— START OF Provided records —

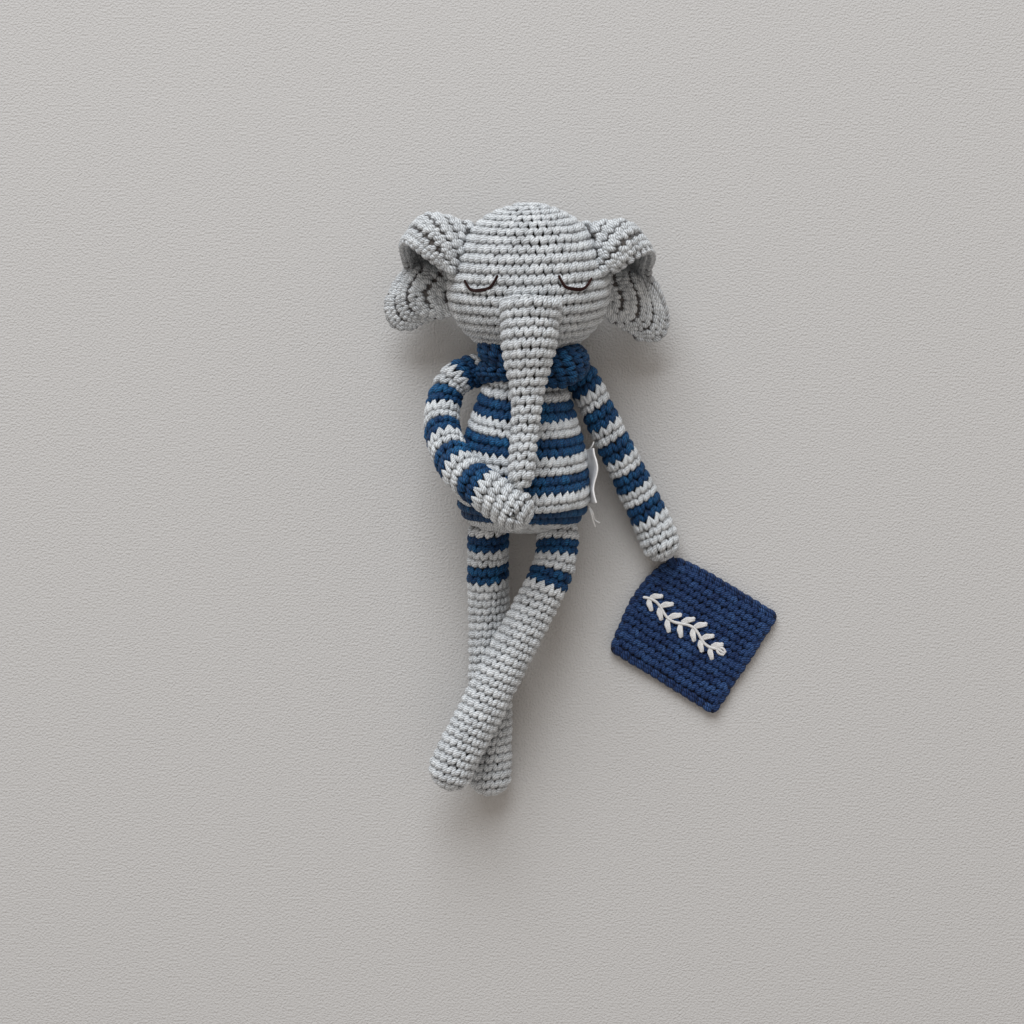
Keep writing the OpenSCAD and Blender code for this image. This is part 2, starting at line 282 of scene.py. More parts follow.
def strand_faces(n, k, s, base):
    """Faces of n closed strands of k rings of s points, the first point numbered base: side faces,
    texture places (round, along) of their corners, and end faces."""
    i = np.arange(n)[:, None, None] * k * s
    j = np.arange(k - 1)[None, :, None]
    q = np.arange(s)[None, None, :]
    low = i + j * s + base
    nxt = (q + 1) % s
    quads = np.stack([low + q, low + nxt, low + s + nxt, low + s + q], -1)
    u0, u1 = q / s + 0 * low, (q + 1) / s + 0 * low
    v0, v1 = STRAND_PACE * j + 0 * (i + q), STRAND_PACE * (j + 1) + 0 * (i + q)
    uv = np.stack([np.stack([u0, v0], -1), np.stack([u1, v0], -1),
                   np.stack([u1, v1], -1), np.stack([u0, v1], -1)], -2)
    starts = np.arange(n)[:, None] * k * s + base
    first = starts + np.arange(s)[None, ::-1]
    last = starts + (k - 1) * s + np.arange(s)[None]
    return quads.reshape(-1, 4), uv.reshape(-1, 2), [first, last]


def yarn_mesh(name, parts, material):
    """One object of closed strands. parts are what lay() and thread() return."""
    verts, quads, caps, uvs, tone, crease_shade = [], [], [], [], [], []
    base = 0
    for rings, tones, crease_shades in parts:
        for ring, t, depth in zip(rings, tones, crease_shades):
            n, k, sides, _ = ring.shape
            if n == 0:
                continue
            faces, places, ends = strand_faces(n, k, sides, base)
            verts.append(ring.reshape(-1, 3))
            quads.append(faces)
            uvs.append(places)
            caps += ends
            tone.append(np.repeat(t, k * sides))
            crease_shade.append(np.tile(np.repeat(depth, sides), n))
            base += n * k * sides
    quads = np.concatenate(quads)
    caps = np.concatenate(caps)
    mesh = bpy.data.meshes.new(name)
    mesh.vertices.add(base)
    mesh.vertices.foreach_set("co", (np.concatenate(verts) * MM).ravel())
    loops = np.concatenate([quads.ravel(), caps.ravel()])
    mesh.loops.add(len(loops))
    mesh.loops.foreach_set("vertex_index", loops)
    starts = np.concatenate([np.arange(len(quads)) * 4,
                             len(quads) * 4 + np.arange(len(caps)) * caps.shape[1]])
    mesh.polygons.add(len(starts))
    mesh.polygons.foreach_set("loop_start", starts)
    mesh.polygons.foreach_set("use_smooth", np.ones(len(starts), bool))
    mesh.update(calc_edges=True)
    layer = mesh.uv_layers.new(name="yarn")
    uv = np.concatenate(uvs + [np.zeros((caps.size, 2))])
    layer.data.foreach_set("uv", uv.ravel())
    # tone is the yarn's own random tone; the other attribute is the amount of painted shade in the creases
    for key, values in (("tone", tone), ("crease_shade", crease_shade)):
        attribute = mesh.attributes.new(key, "FLOAT", "POINT")
        attribute.data.foreach_set("value", np.concatenate(values).astype(np.float32))
    return link(name, mesh, material)


def link(name, mesh, material):
    mesh.materials.append(material)
    obj = bpy.data.objects.new(name, mesh)
    bpy.context.scene.collection.objects.link(obj)
    return obj


def grid_mesh(name, rows, material):
    """A closed mesh through rings of points, its two ends capped."""
    n, s, _ = rows.shape
    faces = []
    for i in range(n - 1):
        for j in range(s):
            k = (j + 1) % s
            faces.append((i * s + j, i * s + k, (i + 1) * s + k, (i + 1) * s + j))
    faces.append(tuple(range(s - 1, -1, -1)))
    faces.append(tuple((n - 1) * s + j for j in range(s)))
    mesh = bpy.data.meshes.new(name)
    mesh.from_pydata((rows.reshape(-1, 3) * MM).tolist(), [], faces)
    mesh.polygons.foreach_set("use_smooth", np.ones(len(faces), bool))
    mesh.update()
    return link(name, mesh, material)


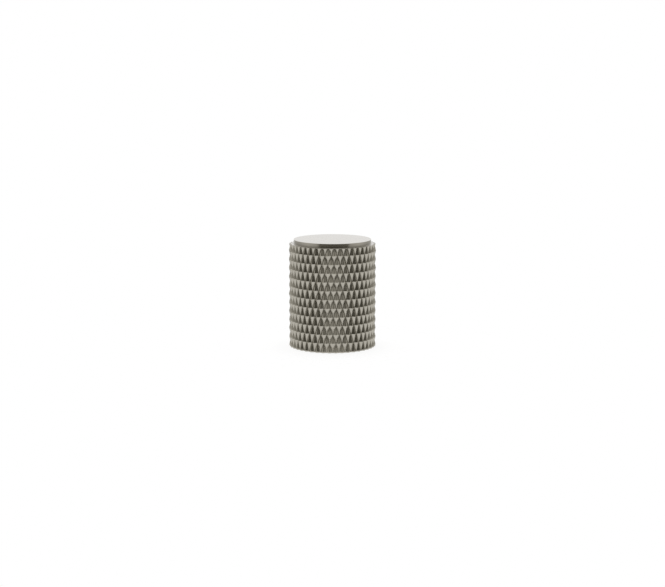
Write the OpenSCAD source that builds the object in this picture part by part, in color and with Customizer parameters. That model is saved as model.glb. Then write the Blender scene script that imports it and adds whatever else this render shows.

— END OF Provided records —

● **Work to be completed**
Write out the material exactly as given.

● **Result for this task**
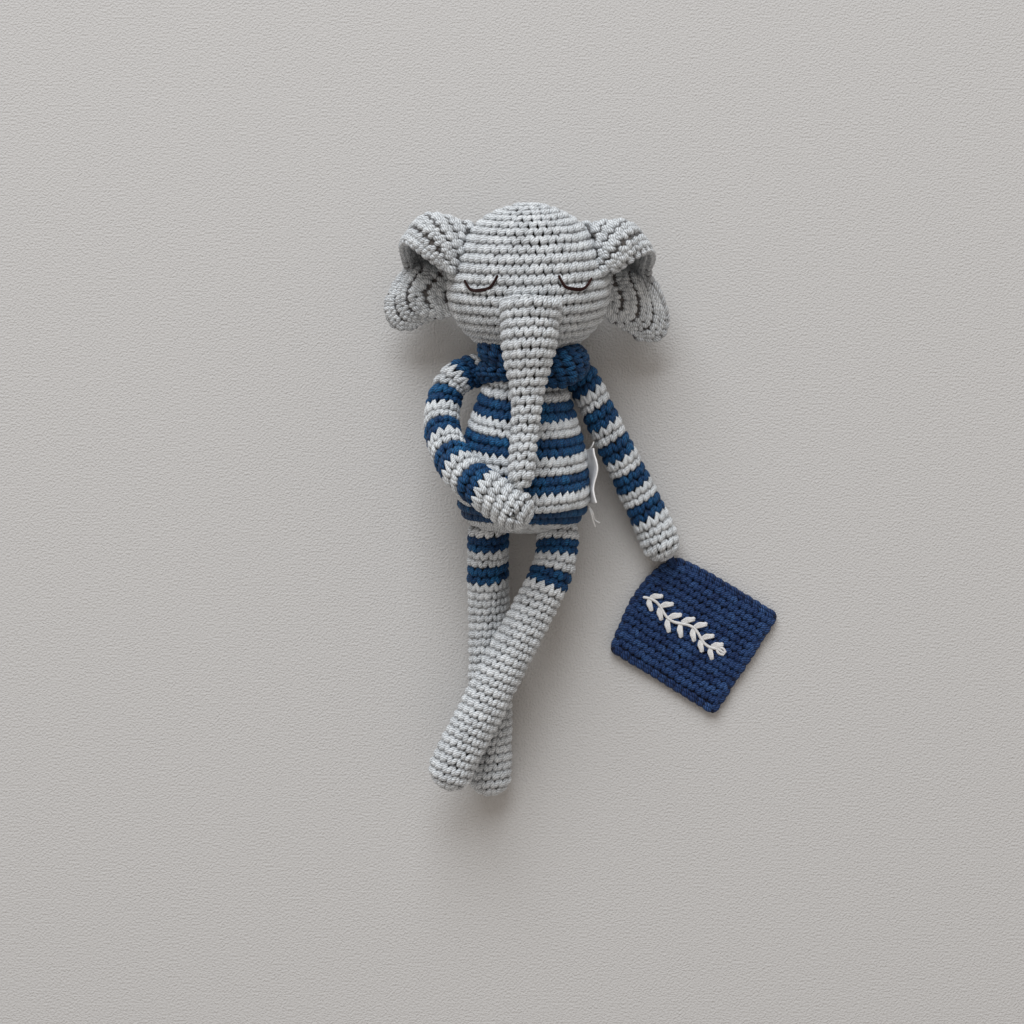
Keep writing the OpenSCAD and Blender code for this image. This is part 2, starting at line 282 of scene.py. More parts follow.
def strand_faces(n, k, s, base):
    """Faces of n closed strands of k rings of s points, the first point numbered base: side faces,
    texture places (round, along) of their corners, and end faces."""
    i = np.arange(n)[:, None, None] * k * s
    j = np.arange(k - 1)[None, :, None]
    q = np.arange(s)[None, None, :]
    low = i + j * s + base
    nxt = (q + 1) % s
    quads = np.stack([low + q, low + nxt, low + s + nxt, low + s + q], -1)
    u0, u1 = q / s + 0 * low, (q + 1) / s + 0 * low
    v0, v1 = STRAND_PACE * j + 0 * (i + q), STRAND_PACE * (j + 1) + 0 * (i + q)
    uv = np.stack([np.stack([u0, v0], -1), np.stack([u1, v0], -1),
                   np.stack([u1, v1], -1), np.stack([u0, v1], -1)], -2)
    starts = np.arange(n)[:, None] * k * s + base
    first = starts + np.arange(s)[None, ::-1]
    last = starts + (k - 1) * s + np.arange(s)[None]
    return quads.reshape(-1, 4), uv.reshape(-1, 2), [first, last]


def yarn_mesh(name, parts, material):
    """One object of closed strands. parts are what lay() and thread() return."""
    verts, quads, caps, uvs, tone, crease_shade = [], [], [], [], [], []
    base = 0
    for rings, tones, crease_shades in parts:
        for ring, t, depth in zip(rings, tones, crease_shades):
            n, k, sides, _ = ring.shape
            if n == 0:
                continue
            faces, places, ends = strand_faces(n, k, sides, base)
            verts.append(ring.reshape(-1, 3))
            quads.append(faces)
            uvs.append(places)
            caps += ends
            tone.append(np.repeat(t, k * sides))
            crease_shade.append(np.tile(np.repeat(depth, sides), n))
            base += n * k * sides
    quads = np.concatenate(quads)
    caps = np.concatenate(caps)
    mesh = bpy.data.meshes.new(name)
    mesh.vertices.add(base)
    mesh.vertices.foreach_set("co", (np.concatenate(verts) * MM).ravel())
    loops = np.concatenate([quads.ravel(), caps.ravel()])
    mesh.loops.add(len(loops))
    mesh.loops.foreach_set("vertex_index", loops)
    starts = np.concatenate([np.arange(len(quads)) * 4,
                             len(quads) * 4 + np.arange(len(caps)) * caps.shape[1]])
    mesh.polygons.add(len(starts))
    mesh.polygons.foreach_set("loop_start", starts)
    mesh.polygons.foreach_set("use_smooth", np.ones(len(starts), bool))
    mesh.update(calc_edges=True)
    layer = mesh.uv_layers.new(name="yarn")
    uv = np.concatenate(uvs + [np.zeros((caps.size, 2))])
    layer.data.foreach_set("uv", uv.ravel())
    # tone is the yarn's own random tone; the other attribute is the amount of painted shade in the creases
    for key, values in (("tone", tone), ("crease_shade", crease_shade)):
        attribute = mesh.attributes.new(key, "FLOAT", "POINT")
        attribute.data.foreach_set("value", np.concatenate(values).astype(np.float32))
    return link(name, mesh, material)


def link(name, mesh, material):
    mesh.materials.append(material)
    obj = bpy.data.objects.new(name, mesh)
    bpy.context.scene.collection.objects.link(obj)
    return obj


def grid_mesh(name, rows, material):
    """A closed mesh through rings of points, its two ends capped."""
    n, s, _ = rows.shape
    faces = []
    for i in range(n - 1):
        for j in range(s):
            k = (j + 1) % s
            faces.append((i * s + j, i * s + k, (i + 1) * s + k, (i + 1) * s + j))
    faces.append(tuple(range(s - 1, -1, -1)))
    faces.append(tuple((n - 1) * s + j for j in range(s)))
    mesh = bpy.data.meshes.new(name)
    mesh.from_pydata((rows.reshape(-1, 3) * MM).tolist(), [], faces)
    mesh.polygons.foreach_set("use_smooth", np.ones(len(faces), bool))
    mesh.update()
    return link(name, mesh, material)


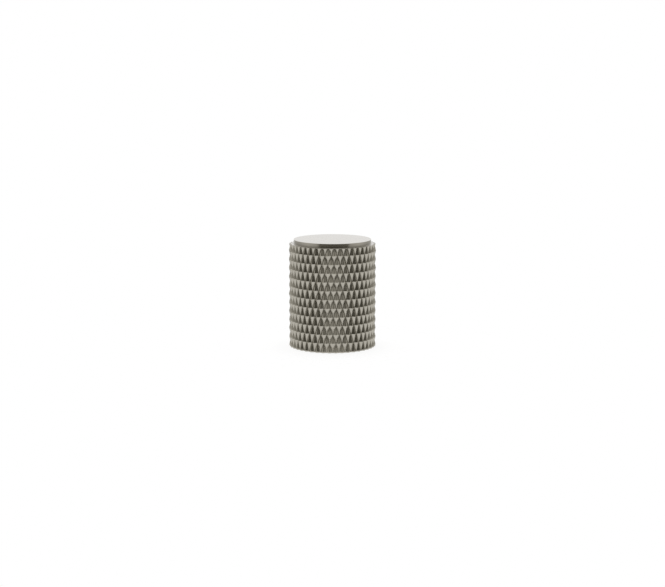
Write the OpenSCAD source that builds the object in this picture part by part, in color and with Customizer parameters. That model is saved as model.glb. Then write the Blender scene script that imports it and adds whatever else this render shows.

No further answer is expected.